Never trust Blue People.

Ben Underfoot, thinking quickly, avoided the guards with ninja-like Halfling stealth skills, snuck out of the room, and trailed the Blue Lady to a place beyond her private chambers, near her labs, that was kitted out like an underground bunker.  Beds, rations, water supplies, and heavy doors like a bank vault.  Runes and magic inscriptions made him think the door was probably wizard-locked or similar.  His Halfling stealth kept him from being discovered, and he watched as the Blue Lady dressed the room with illusion magic so that the bunker appeared to be the cave entrance to a verdant paradise - the Otherworld she had promised the cave ladies.  He ducked out of the way when a bunch of disheveled cave ladies came by a little later, entered the Blue Lady's Otherworld paradise, and closed the vault.

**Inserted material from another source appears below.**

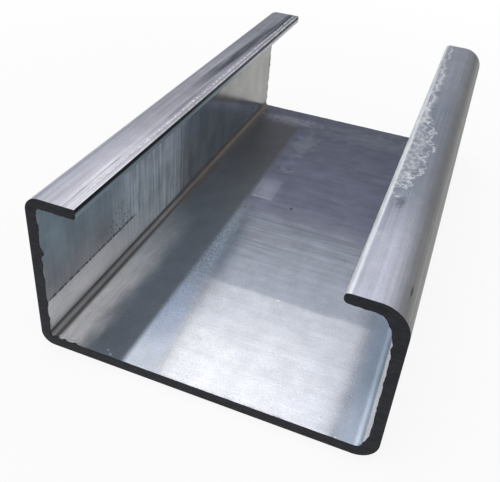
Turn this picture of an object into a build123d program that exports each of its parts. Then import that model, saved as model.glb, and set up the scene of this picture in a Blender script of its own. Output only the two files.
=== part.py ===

Let's give the players credit, they took these shenanigans in stride - har har, we got tricked into smooching hairy cave ladies, nice one DM.  All those characters that failed their saving throws got a 'carousing kicker' for getting a chance to forget the stresses of the adventuring life for a bit, with only a mild hangover for their troubles.  We'll see if Timur and Ben tell the others what really happened - otherwise the other characters are blissfully picturing Raquel Welch in the fur bikini.

The next day, the stoic Neanderthals (men and remaining women) were preparing defenses by the walls.  The players weren't sure what to make of the Blue Lady - is she a philanthropist trying to keep the Neanderthal race alive, or a skeevy manipulator?  Should they flee into the recesses of the cavern and leave the Neanderthals to their fate, or stay and fight, helping the cave men to defend the stockade?  The rest of the game session involved the players surveying the deployment of the cave men and their defenses, and figuring out how they could help tilt the coming battle in the Neanderthal's favor.  Good guys to the end, they’re staying and fighting, and they helped plan the defenses to protect the stockade.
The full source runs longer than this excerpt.